I don't think it'll be controversial to add more text around this, so I'll just go ahead with a PR.

Discussed Sep 20, 2021 (See Github)

Rossen: drafts closing comment

CLOSED

Discussed Sep 20, 2021 (See Github)

Dan: A response from Piotr... doesn't think it'd be controversial to add more text.. similar conversation around raw camera access, he's getting a lot of feedback about fingerprinting and privacy issues.. I want to say we'll review it when there's a PR

Rossen: yeah.. a lot of squishy language, UAs 'could'.. prefer to see more normative

Dan: yeah

Rossen: if this is a note that'd be fine. if this is a spec they need to work more on the language, but right direction

Dan: in your note about fingerprinting he did talk about the S&P questionnaire. I'm wondering if there's anything else we can point him to, unsactioned web tracking finding or something, that would underscore the issue. Great feedback that there needs to be more normative text.

Rossen: can leave a comment, schedule for next week. Outside of fuzzing, once this is done, we should consider closing it?

Dan: I think so.

Comment by @atanassov Sep 20, 2021 (See Github)

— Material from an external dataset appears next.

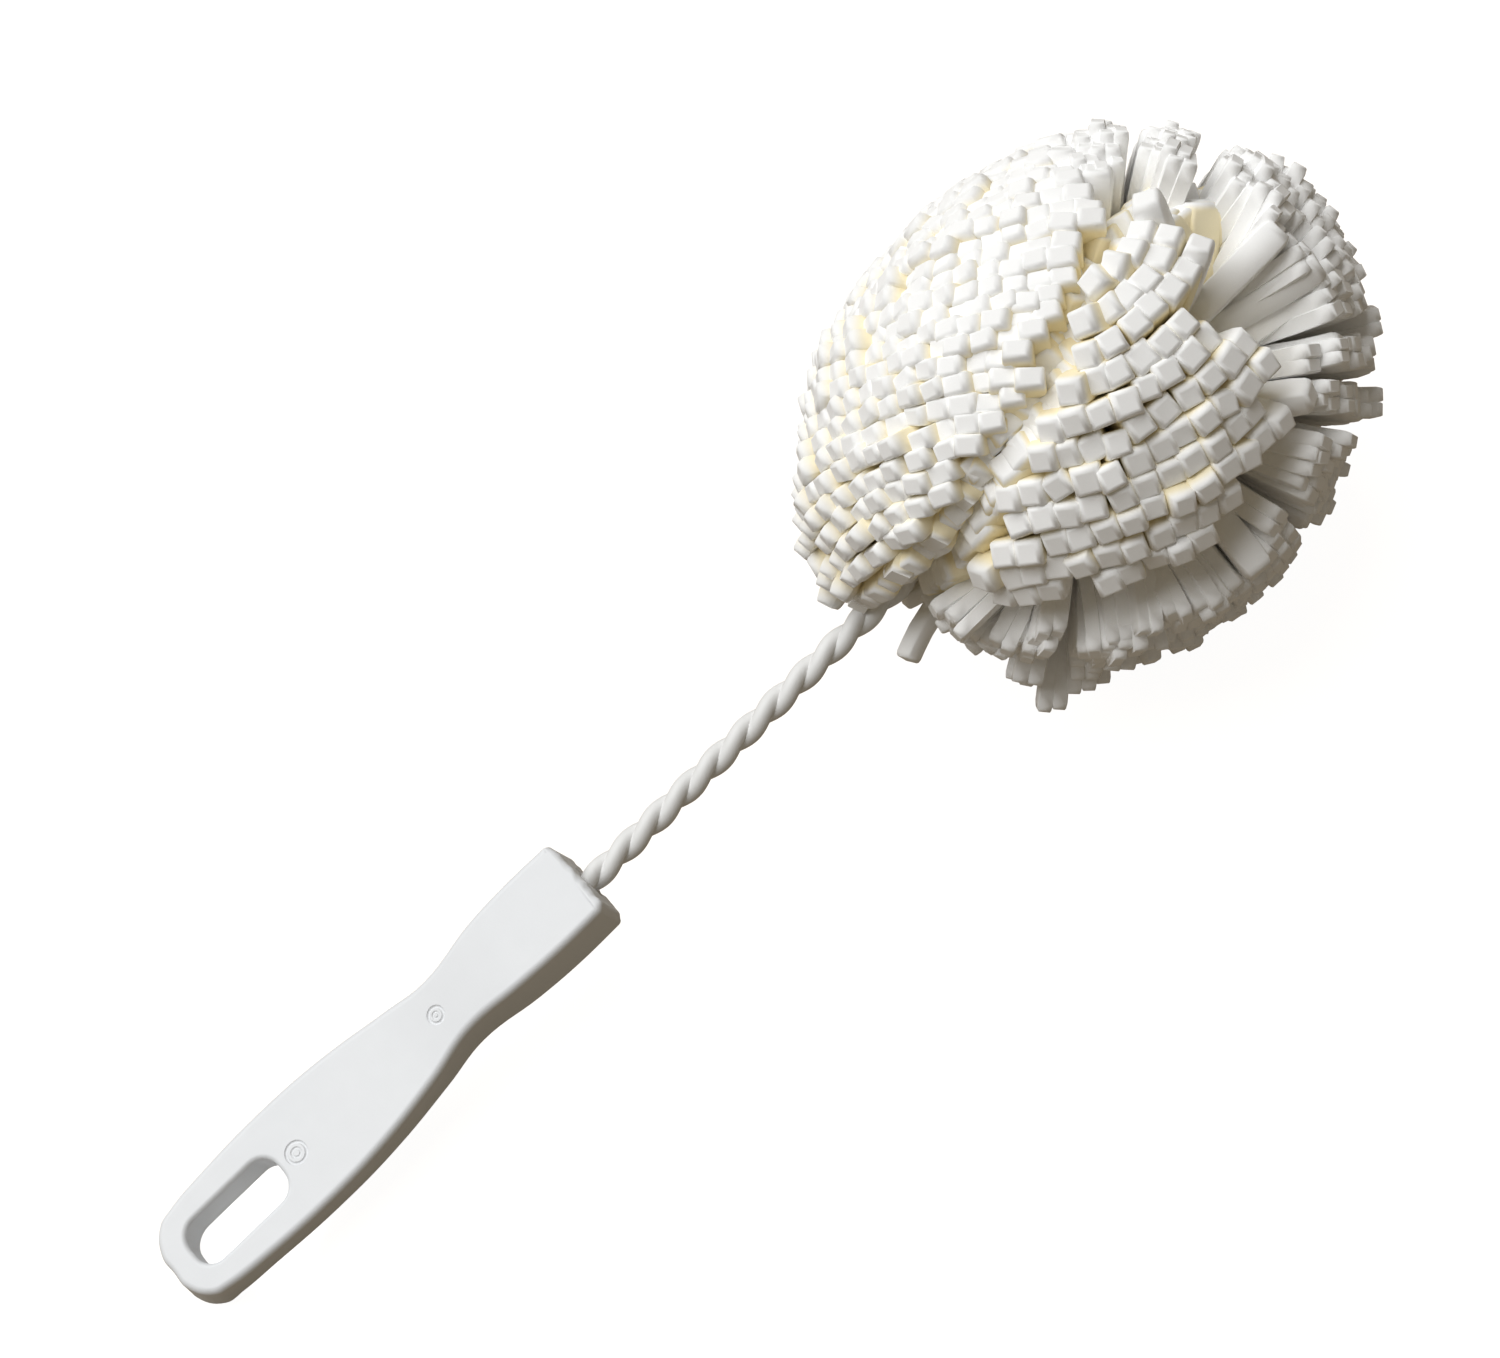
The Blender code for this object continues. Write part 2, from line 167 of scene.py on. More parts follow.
def deselectAll():
    if bpy.context.mode != "OBJECT":
        enter("OBJECT")
    bpy.ops.object.select_all(action="DESELECT")


def pick(obj):
    deselectAll()
    obj.select_set(True)
    bpy.context.view_layer.objects.active = obj


def mark(obj, kind, test):
    # leaves the object in edit mode with those points, edges or faces selected that pass the test
    enter("EDIT")
    bpy.ops.mesh.select_mode(type=kind)
    bpy.ops.mesh.select_all(action="DESELECT")
    enter("OBJECT")
    points = obj.data.vertices
    if kind == "VERT":
        for vert in points:
            vert.select = test(vert.co)
    elif kind == "EDGE":
        for edge in obj.data.edges:
            edge.select = test(*(points[number].co for number in edge.vertices))
    else:
        for face in obj.data.polygons:
            face.select = test(face)
    enter("EDIT")


def pointsOf(obj):
    places = np.zeros(len(obj.data.vertices) * 3, np.float32)
    obj.data.vertices.foreach_get("co", places)
    return places.reshape(-1, 3).astype(float)


def setPoints(obj, places):
    obj.data.vertices.foreach_set("co", places.astype(np.float32).ravel())
    obj.data.update()


def worldPoints(places):
    # points of the brush's own frame, in the row frame
    turn = np.array(toWorld.to_3x3())
    return places @ turn.T + np.array(toWorld.translation)


def applyAll(obj):
    pick(obj)
    for modifier in list(obj.modifiers):
        bpy.ops.object.modifier_apply(modifier=modifier.name)
    bpy.ops.object.transform_apply(location=True, rotation=True, scale=True)


def meshOf(name, curve):
    obj = newObject(name, curve)
    pick(obj)
    bpy.ops.object.convert(target="MESH")
    return bpy.context.object


def faceOut(obj):
    pick(obj)
    enter("EDIT")
    selectAll()
    bpy.ops.mesh.normals_make_consistent(inside=False)
    enter("OBJECT")


camera = {
    "place": (-0.1038, -0.3057, 0.7557),
    "turn": (0.4411, 0.0067, -0.7108),  # its axis, as long as its angle
    "focalPixels": 4200,
    "photoWide": 1500,
    "photoHigh": 1358,
    "sensor": 36.0,
    "reach": (0.05, 20),
}


def cameraTurn():
    turn = Vector(camera["turn"])
    return Matrix.Rotation(turn.length, 4, turn.normalized())


def addCamera():
    data = bpy.data.cameras.new("photoCamera")
    data.sensor_width = camera["sensor"]
    data.lens = camera["sensor"] * camera["focalPixels"] / camera["photoWide"]
    data.clip_start, data.clip_end = camera["reach"]
    obj = newObject("photoCamera", data)
    obj.matrix_world = Matrix.Translation(camera["place"]) @ cameraTurn()
    scene.camera = obj


studio = {
    "keyDirection": (-0.16, 0.48, 0.86),
    "keyStrength": 2.78,
    "keyAngle": math.radians(64),
    "keyColour": (0.97, 0.985, 1.0),
    "skyColour": (1.0, 0.90, 0.74),
    "skyStrength": 0.17,
    "floorRadius": 6.0,
    "floorColour": (0.26, 0.213, 0.152),
    "floorGrain": 0.4,
    "floorSpread": 1.04,
    "floorGlow": 0.955,
    # a painted pool of light: the floor is paler under the slot, so that the slot's walls are lit from
    # there
    "paintedLightColour": (0.95, 0.94, 0.92),
    "paintedLightPlace": (-0.1275, 0.0, 0.0),
    "paintedLightReach": (0.008, 0.015),
}


def addLamp():
    data = bpy.data.lights.new("keyLamp", "SUN")
    data.energy = studio["keyStrength"]
    data.angle = studio["keyAngle"]
    data.color = studio["keyColour"]
    lamp = newObject("keyLamp", data)
    lamp.rotation_mode = "QUATERNION"
    lamp.rotation_quaternion = Vector(studio["keyDirection"]).to_track_quat("Z", "Y")


def addSky():
    # warm and weak to the brush, white to the camera
    world = bpy.data.worlds.new("studioSky")
    scene.world = world
    world.use_nodes = True
    sky = Nodes(world.node_tree)
    back = sky.tree.nodes["Background"]
    sky.plug(back.inputs["Color"], (*studio["skyColour"], 1))
    sky.plug(back.inputs["Strength"], studio["skyStrength"])
    lit = Link(sky, back.outputs[0])
    seen = sky.add("Background", inputs={"Color": (1, 1, 1, 1), "Strength": 1.0})
    direct = sky.add("LightPath", out="Is Camera Ray")
    either = direct.maths("MAXIMUM", direct, sky.add("LightPath", out="Is Transmission Ray"))
    sky.show("World Output", sky.add("MixShader", inputs={0: either, 1: lit, 2: seen}))


def addFloor():
    # a wide disc, pale to the camera and darker to the brush, so that the underside stays in shade
    deselectAll()
    bpy.ops.mesh.primitive_circle_add(vertices=96, radius=studio["floorRadius"], fill_type="NGON")
    floor = bpy.context.object
    floor.name = "studioFloor"
    finish = Finish("studioFloorPaint")
    grain = finish.noise(studio["floorGrain"])
    brighter = tuple(part * studio["floorSpread"] for part in studio["floorColour"])
    plain = finish.mix(grain, studio["floorColour"], brighter)
    # painted pool of light: the floor's colour goes paler near the spot under the slot
    off = {0: finish.add("TexCoord", out="Object"), 1: studio["paintedLightPlace"]}
    far = finish.add("VectorMath", {"operation": "DISTANCE"}, off, out="Value").above(*studio["paintedLightReach"])
    colour = finish.mix(far, studio["paintedLightColour"], plain)
    finish.feed(Base_Color=colour, Roughness=1.0, Specular_IOR_Level=0.0)
    matt = Link(finish, finish.shader.outputs[0])
    glow = finish.add("Emission", inputs={"Color": (1, 1, 1, 1), "Strength": studio["floorGlow"]})
    both = finish.add("AddShader", inputs={0: matt, 1: glow})
    direct = finish.add("LightPath", out="Is Camera Ray")
    finish.show("Material Output", finish.add("MixShader", inputs={0: direct, 1: matt, 2: both}))
    finish.paint(floor)


addCamera()
addLamp()
addSky()
addFloor()
scene.view_settings.view_transform = "Standard"
print("camera, light and floor set")


head = {
    "station": 0.241,
    "length": 0.117,
    "width": 0.097,
    "setback": 0.0043,
    "spreadAcross": math.radians(87),
    "spreadAlong": math.radians(66),
    "forwardLean": math.radians(11),
    "stemRounding": 0.23,
    "tipRounding": 0.50,
    "cleft": 0.0025,
    "rimAngle": math.radians(88.6),
    "turn": math.radians(56),
    "turnMiddle": math.radians(9),
    "legHeight": 0.007125,
    "sheets": 14,
    "seed": 7,
    "floorGap": 0.0002,
    "smoothAngle": math.radians(62),
}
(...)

Thank you for pointing us to existing language. This is a great start and I would advise making the normative text stronger in its recommendations. For example when you say user agents should consider limiting the amount of information exposed through the API that recommendation is better to be a must. etc.

Comment by @atanassov Sep 22, 2021 (See Github)

After another read through this review during our plenary today we are happy to close the issue as satisfied. We hope that you will take our advice into account and work with us again in the future. Thank you and good luck with further progress at WebXR.